→ STATED EXERCISE
Select all lines with the string "this" in them, and copy those lines.

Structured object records
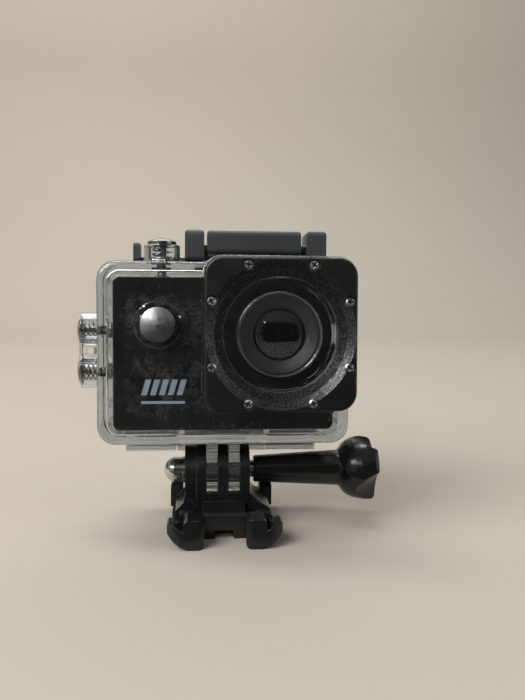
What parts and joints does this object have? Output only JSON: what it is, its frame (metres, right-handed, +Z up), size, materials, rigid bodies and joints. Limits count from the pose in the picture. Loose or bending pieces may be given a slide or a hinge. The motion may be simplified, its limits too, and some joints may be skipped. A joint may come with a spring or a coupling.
{
  "type": "action camera",
  "caption": "Compact action camera inside a clear latched dive housing, on a tilting finger mount with a thumb screw and a quick-release buckle.",
  "frame": {"origin": "On the underside of the buckle base, straight below the tilt pivot.", "axes": "+Z up from the buckle, -Y is the way the lens looks, +X towards the thumb screw's knob."},
  "size_m": [0.0849, 0.0448, 0.0832],
  "materials": {
    "clear_polycarbonate": "clear polished, light wear",
    "window_glass": "flat polished",
    "black_nitrile": "satin",
    "frame_black": "fine sparkling texture",
    "screw_steel": "polished",
    "clear_silicone": "translucent satin",
    "pin_steel": "ground",
    "latch_black": "fine matte texture",
    "dome_steel": "satin spun",
    "spring_steel": "bright wire",
    "button_steel": "polished",
    "panel_gloss": "high gloss, dusty",
    "print_silver": "satin print",
    "camera_plastic": "soft satin",
    "lens_black": "black matte",
    "retainer_black": "dark anodised",
    "bezel_black": "semi gloss",
    "lens_glass": "coated",
    "sensor_green": "gloss",
    "board_green": "solder mask",
    "screen_black": "gloss",
    "battery_wrap": "satin film",
    "key_grey": "satin",
    "card_black": "matte",
    "connector_steel": "plated",
    "speaker_black": "matte",
    "light_pipe": "frosted",
    "mount_black": "satin moulded",
    "nut_chrome": "mirror plated",
    "bolt_steel": "zinc plated"
  },
  "bodies": {
    "buckle": {"buckle_base": "mount_black", "cap_nut": "nut_chrome"},
    "prong_left": {"buckle_prong_left": "mount_black"},
    "prong_right": {"buckle_prong_right": "mount_black"},
    "thumb_screw": {"thumb_screw_bolt": "bolt_steel", "thumb_screw_handle": "mount_black"},
    "latch_lever": {"latch_lever": "latch_black", "latch_arm_pin": "pin_steel"},
    "latch_arm": {"latch_arm": "latch_black"},
    "door": {"housing_door": "clear_polycarbonate", "door_gasket": "clear_silicone"},
    "front_push": {"front_button": "dome_steel", "front_button_clip": "button_steel"},
    "upper_push": {"upper_side_button": "button_steel", "upper_side_clip": "button_steel"},
    "lower_push": {"lower_side_button": "button_steel", "lower_side_clip": "button_steel"},
    "top_push": {"top_button": "button_steel", "top_button_clip": "button_steel"},
    "power_key": {"camera_power_button": "key_grey"},
    "up_key": {"camera_up_button": "key_grey"},
    "down_key": {"camera_down_button": "key_grey"},
    "ok_key": {"camera_ok_button": "key_grey"},
    "housing": {"housing_shell": "clear_polycarbonate", "port_window": "window_glass", "port_o_ring": "black_nitrile", "port_frame": "frame_black", "port_screws": "screw_steel", "door_hinge_pin": "pin_steel", "latch_lever_pin": "pin_steel", "front_button_spring": "spring_steel", "front_button_o_ring": "black_nitrile", "upper_side_spring": "spring_steel", "upper_side_o_ring": "black_nitrile", "lower_side_spring": "spring_steel", "lower_side_o_ring": "black_nitrile", "top_button_spring": "spring_steel", "top_button_o_ring": "black_nitrile", "camera_front_panel": "panel_gloss", "panel_print": "print_silver", "camera_front_shell": "camera_plastic", "camera_back_shell": "camera_plastic", "camera_screws": "screw_steel", "lens_barrel": "lens_black", "lens_retainer": "retainer_black", "lens_bezel": "bezel_black", "lens_front_glass": "lens_glass", "lens_inner_elements": "lens_glass", "image_sensor": "sensor_green", "main_board": "board_green", "lcd_screen": "screen_black", "battery": "battery_wrap", "battery_door": "camera_plastic", "memory_card": "card_black", "side_ports": "connector_steel", "speaker": "speaker_black", "status_lights": "light_pipe"}
  },
  "joints": [
    {"name": "camera_tilt", "type": "hinge", "parent": "buckle", "child": "housing", "pos_m": [0, 0, 0.0151], "axis": [1, 0, 0], "range_deg": [-30, 45]},
    {"name": "thumb_screw_turn", "type": "hinge", "parent": "buckle", "child": "thumb_screw", "pos_m": [0, 0, 0.0151], "axis": [1, 0, 0], "continuous": true},
    {"name": "prong_squeeze_right", "type": "hinge", "parent": "buckle", "child": "prong_right", "pos_m": [0.0103, -0.0072, 0.002], "axis": [0, 0, -1], "range_deg": [0, 4], "stiffness_Nm_per_rad": 0.4, "springref_deg": -0.57},
    {"name": "prong_squeeze_left", "type": "hinge", "parent": "buckle", "child": "prong_left", "pos_m": [-0.0103, -0.0072, 0.002], "axis": [0, 0, 1], "range_deg": [0, 4], "stiffness_Nm_per_rad": 0.4, "springref_deg": -0.57},
    {"name": "door_open", "type": "hinge", "parent": "housing", "child": "door", "pos_m": [0, 0.01248, 0.02015], "axis": [-1, 0, 0], "range_deg": [0, 95]},
    {"name": "latch_lever_lift", "type": "hinge", "parent": "housing", "child": "latch_lever", "pos_m": [0, 0.0028, 0.07804], "axis": [-1, 0, 0], "range_deg": [0, 80]},
    {"name": "latch_arm_swing", "type": "hinge", "parent": "latch_lever", "child": "latch_arm", "pos_m": [0, -0.00117, 0.07875], "axis": [1, 0, 0], "range_deg": [0, 160]},
    {"name": "front_button_press", "type": "slide", "parent": "housing", "child": "front_push", "axis": [0, 0.9986, -0.0523], "range_m": [0, 0.0007], "stiffness_N_per_m": 400, "springref_m": -0.0006, "deforming": ["front_button_spring"]},
    {"name": "upper_side_button_press", "type": "slide", "parent": "housing", "child": "upper_push", "axis": [1, 0, 0], "range_m": [0, 0.0009], "stiffness_N_per_m": 400, "springref_m": -0.0006, "deforming": ["upper_side_spring"]},
    {"name": "lower_side_button_press", "type": "slide", "parent": "housing", "child": "lower_push", "axis": [1, 0, 0], "range_m": [0, 0.0009], "stiffness_N_per_m": 400, "springref_m": -0.0006, "deforming": ["lower_side_spring"]},
    {"name": "top_button_press", "type": "slide", "parent": "housing", "child": "top_push", "axis": [0, -0.0523, -0.9986], "range_m": [0, 0.0009], "stiffness_N_per_m": 400, "springref_m": -0.0006, "deforming": ["top_button_spring"]},
    {"name": "power_key_press", "type": "slide", "parent": "housing", "child": "power_key", "axis": [0, 0.9986, -0.0523], "range_m": [0, 0.0007], "stiffness_N_per_m": 30, "springref_m": -0.0006},
    {"name": "up_key_press", "type": "slide", "parent": "housing", "child": "up_key", "axis": [1, 0, 0], "range_m": [0, 0.0009], "stiffness_N_per_m": 30, "springref_m": -0.0006},
    {"name": "down_key_press", "type": "slide", "parent": "housing", "child": "down_key", "axis": [1, 0, 0], "range_m": [0, 0.0009], "stiffness_N_per_m": 30, "springref_m": -0.0006},
    {"name": "ok_key_press", "type": "slide", "parent": "housing", "child": "ok_key", "axis": [0, -0.0523, -0.9986], "range_m": [0, 0.0009], "stiffness_N_per_m": 30, "springref_m": -0.0006}
  ],
  "couplings": [
    {"joint": "latch_lever_lift", "follows": "door_open", "ratio": 0.83333},
    {"joint": "latch_arm_swing", "follows": "door_open", "ratio": 1.6667},
    {"joint": "power_key_press", "follows": "front_button_press", "ratio": 1},
    {"joint": "up_key_press", "follows": "upper_side_button_press", "ratio": 1},
    {"joint": "down_key_press", "follows": "lower_side_button_press", "ratio": 1},
    {"joint": "ok_key_press", "follows": "top_button_press", "ratio": 1}
  ]
}
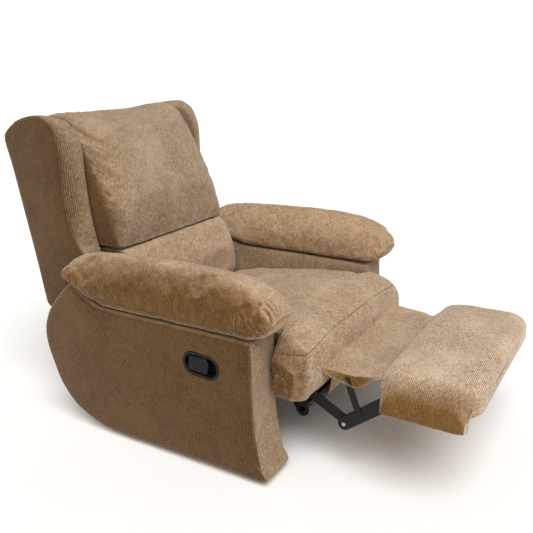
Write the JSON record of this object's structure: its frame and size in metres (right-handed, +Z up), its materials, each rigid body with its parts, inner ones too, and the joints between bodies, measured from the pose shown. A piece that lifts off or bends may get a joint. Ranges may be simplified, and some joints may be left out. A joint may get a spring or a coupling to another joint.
{
  "type": "recliner armchair",
  "caption": "Upholstered recliner armchair with padded arms, reclining back, folding footrest and a pull handle in one arm.",
  "frame": {"origin": "on the floor, under the middle of the chair as it stands open", "axes": "+Z up, the sitter faces -Y, +X is the sitter's left"},
  "size_m": [0.992, 1.6313, 1.0286],
  "materials": {
    "chenille": "woven chenille",
    "chenille_panel": "woven chenille over board",
    "black_plastic": "satin moulded",
    "nylon": "moulded",
    "timber": "raw",
    "spring_steel": "drawn wire",
    "black_steel": "black enamel",
    "zinc_steel": "zinc plated"
  },
  "bodies": {
    "base": {"right_arm_cover": "chenille", "left_arm_cover": "chenille", "right_arm_frame": "timber", "left_arm_frame": "timber", "right_arm_pillow": "chenille", "left_arm_pillow": "chenille", "arm_feet": "nylon", "rear_cross_rail": "timber", "front_cross_tube": "black_steel", "rear_cross_tube": "black_steel", "right_base_rail": "black_steel", "left_base_rail": "black_steel", "rail_bolts": "zinc_steel", "handle_bezel": "black_plastic", "handle_pin": "zinc_steel", "seat_cushion": "chenille", "seat_frame": "timber", "seat_springs": "spring_steel", "right_seat_plate": "black_steel", "left_seat_plate": "black_steel", "seat_cross_tube": "black_steel", "mount_spacers": "black_steel", "mount_bolts": "zinc_steel", "flap_tail": "chenille", "right_recline_plate": "black_steel", "left_recline_plate": "black_steel", "recline_rivets": "zinc_steel", "recline_tube": "black_steel", "back_pins": "zinc_steel"},
    "release_handle": {"release_handle": "black_plastic"},
    "lower_links": {"drive_tube": "black_steel", "right_lower_link": "black_steel", "left_lower_link": "black_steel", "knee_pins": "zinc_steel"},
    "ottoman_arms": {"right_ottoman_arm": "black_steel", "left_ottoman_arm": "black_steel", "right_flap_stay": "black_steel", "left_flap_stay": "black_steel"},
    "footrest": {"footrest_board": "timber", "footrest_pad": "chenille", "right_footrest_bracket": "black_steel", "left_footrest_bracket": "black_steel", "footrest_pins": "zinc_steel", "bridge_flap": "chenille"},
    "back": {"rear_panel": "chenille_panel", "back_frame": "timber", "back_springs": "spring_steel", "right_back_bracket": "black_steel", "left_back_bracket": "black_steel", "right_wing": "chenille", "left_wing": "chenille", "upper_back_cushion": "chenille", "lumbar_cushion": "chenille"}
  },
  "joints": [
    {"name": "lower_link_pivot", "type": "hinge", "parent": "base", "child": "lower_links", "pos_m": [0, -0.23, 0.266], "axis": [1, 0, 0], "range_deg": [0, 103.03]},
    {"name": "knee_pivot", "type": "hinge", "parent": "lower_links", "child": "ottoman_arms", "pos_m": [0, -0.422, 0.165], "axis": [-1, 0, 0], "range_deg": [0, 97.5]},
    {"name": "footrest_pivot", "type": "hinge", "parent": "ottoman_arms", "child": "footrest", "pos_m": [0, -0.7, 0.278], "axis": [1, 0, 0], "range_deg": [0, 84.5], "deforming": ["bridge_flap"]},
    {"name": "back_recline", "type": "hinge", "parent": "base", "child": "back", "pos_m": [0, 0.41, 0.33], "axis": [-1, 0, 0], "range_deg": [0, 25]},
    {"name": "release_handle_pivot", "type": "hinge", "parent": "base", "child": "release_handle", "pos_m": [-0.478, -0.01608, 0.35237], "axis": [0, 0.0698, -0.9976], "range_deg": [0, 30], "stiffness_Nm_per_rad": 0.25}
  ],
  "couplings": [
    {"joint": "knee_pivot", "follows": "lower_link_pivot", "ratio": 0.9321},
    {"joint": "footrest_pivot", "follows": "lower_link_pivot", "ratio": 0.8056}
  ]
}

→ FINISHED TASK
What parts and joints does this object have? Output only JSON: what it is, its frame (metres, right-handed, +Z up), size, materials, rigid bodies and joints. Limits count from the pose in the picture. Loose or bending pieces may be given a slide or a hinge. The motion may be simplified, its limits too, and some joints may be skipped. A joint may come with a spring or a coupling.
Write the JSON record of this object's structure: its frame and size in metres (right-handed, +Z up), its materials, each rigid body with its parts, inner ones too, and the joints between bodies, measured from the pose shown. A piece that lifts off or bends may get a joint. Ranges may be simplified, and some joints may be left out. A joint may get a spring or a coupling to another joint.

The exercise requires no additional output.